_WHAT NEEDS TO BE DONE_
Reproduce the listing verbatim.

_DATASET CONTENT_
+++++

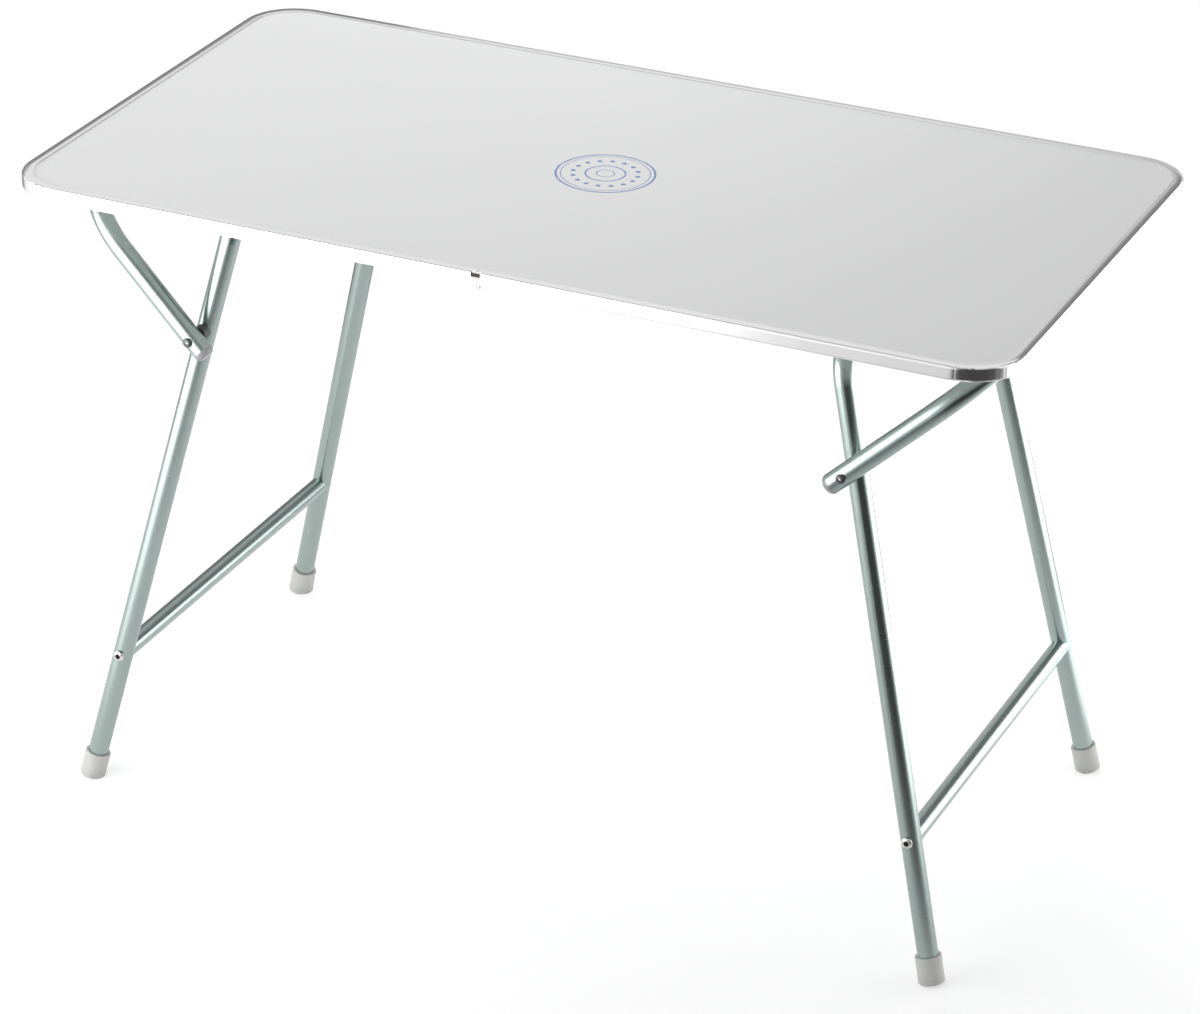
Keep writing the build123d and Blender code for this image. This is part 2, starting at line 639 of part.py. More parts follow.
for side_name, side in SIDES.items():
    with BuildPart() as brace:
        tail_v = -BRACE_TAIL * cos(radians(LEG_SPLAY))
        tail_u = arm_y - tail_v * splay_slope
        bent_tube(
            brace_plane(side),
            [
                (-tail_u, tail_v),
                (-cross_y, arm_length),
                (cross_y, arm_length),
                (tail_u, tail_v),
            ],
            BRACE_BEND_RADIUS,
            brace_radius,
        )
        for end in ENDS.values():
            rivet_hole = across(side * pivot_x, end * arm_y, BRACE_PIVOT_HEIGHT, end)
            cylinder_on(rivet_hole, rivet_radius + RIVET_CLEARANCE, BRACE_DIAMETER, Mode.SUBTRACT, both=True)
    write_piece(brace.part, f"{side_name}_brace")

    plug_depth = BRACE_TAIL - rivet_radius - END_PLUG_RIVET_GAP
    for end_name, end in ENDS.items():
        axis = arm_axis(side, end)
        tube_end = Vector(side * pivot_x, end * arm_y, BRACE_PIVOT_HEIGHT) - axis * BRACE_TAIL
        with BuildPart() as end_plug:
            outwards = Plane(origin=tube_end, z_dir=-axis)
            cylinder_on(outwards, brace_radius, END_PLUG_DOME)
            crown = end_plug.edges().filter_by(GeomType.CIRCLE).sort_by(Axis(tube_end, -axis))[-1]
            fillet(crown, radius=END_PLUG_ROUNDING)
            cylinder_on(outwards, brace_radius - TUBE_WALL - PLUG_GAP, -plug_depth)
        write_piece(end_plug.part, f"{side_name}_brace_{end_name}_plug")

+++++

_THE REPLY_
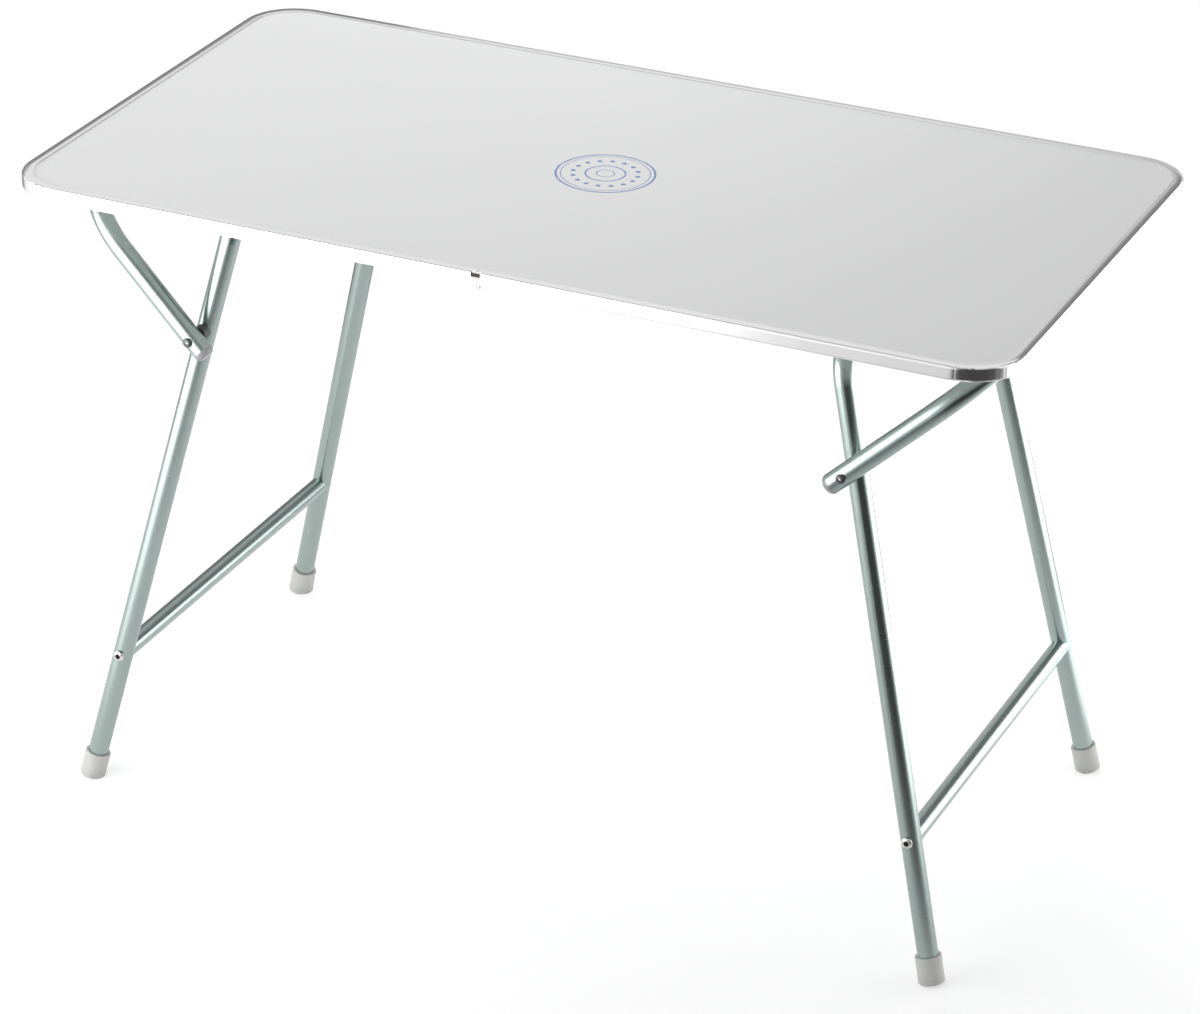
Keep writing the build123d and Blender code for this image. This is part 2, starting at line 639 of part.py. More parts follow.
for side_name, side in SIDES.items():
    with BuildPart() as brace:
        tail_v = -BRACE_TAIL * cos(radians(LEG_SPLAY))
        tail_u = arm_y - tail_v * splay_slope
        bent_tube(
            brace_plane(side),
            [
                (-tail_u, tail_v),
                (-cross_y, arm_length),
                (cross_y, arm_length),
                (tail_u, tail_v),
            ],
            BRACE_BEND_RADIUS,
            brace_radius,
        )
        for end in ENDS.values():
            rivet_hole = across(side * pivot_x, end * arm_y, BRACE_PIVOT_HEIGHT, end)
            cylinder_on(rivet_hole, rivet_radius + RIVET_CLEARANCE, BRACE_DIAMETER, Mode.SUBTRACT, both=True)
    write_piece(brace.part, f"{side_name}_brace")

    plug_depth = BRACE_TAIL - rivet_radius - END_PLUG_RIVET_GAP
    for end_name, end in ENDS.items():
        axis = arm_axis(side, end)
        tube_end = Vector(side * pivot_x, end * arm_y, BRACE_PIVOT_HEIGHT) - axis * BRACE_TAIL
        with BuildPart() as end_plug:
            outwards = Plane(origin=tube_end, z_dir=-axis)
            cylinder_on(outwards, brace_radius, END_PLUG_DOME)
            crown = end_plug.edges().filter_by(GeomType.CIRCLE).sort_by(Axis(tube_end, -axis))[-1]
            fillet(crown, radius=END_PLUG_ROUNDING)
            cylinder_on(outwards, brace_radius - TUBE_WALL - PLUG_GAP, -plug_depth)
        write_piece(end_plug.part, f"{side_name}_brace_{end_name}_plug")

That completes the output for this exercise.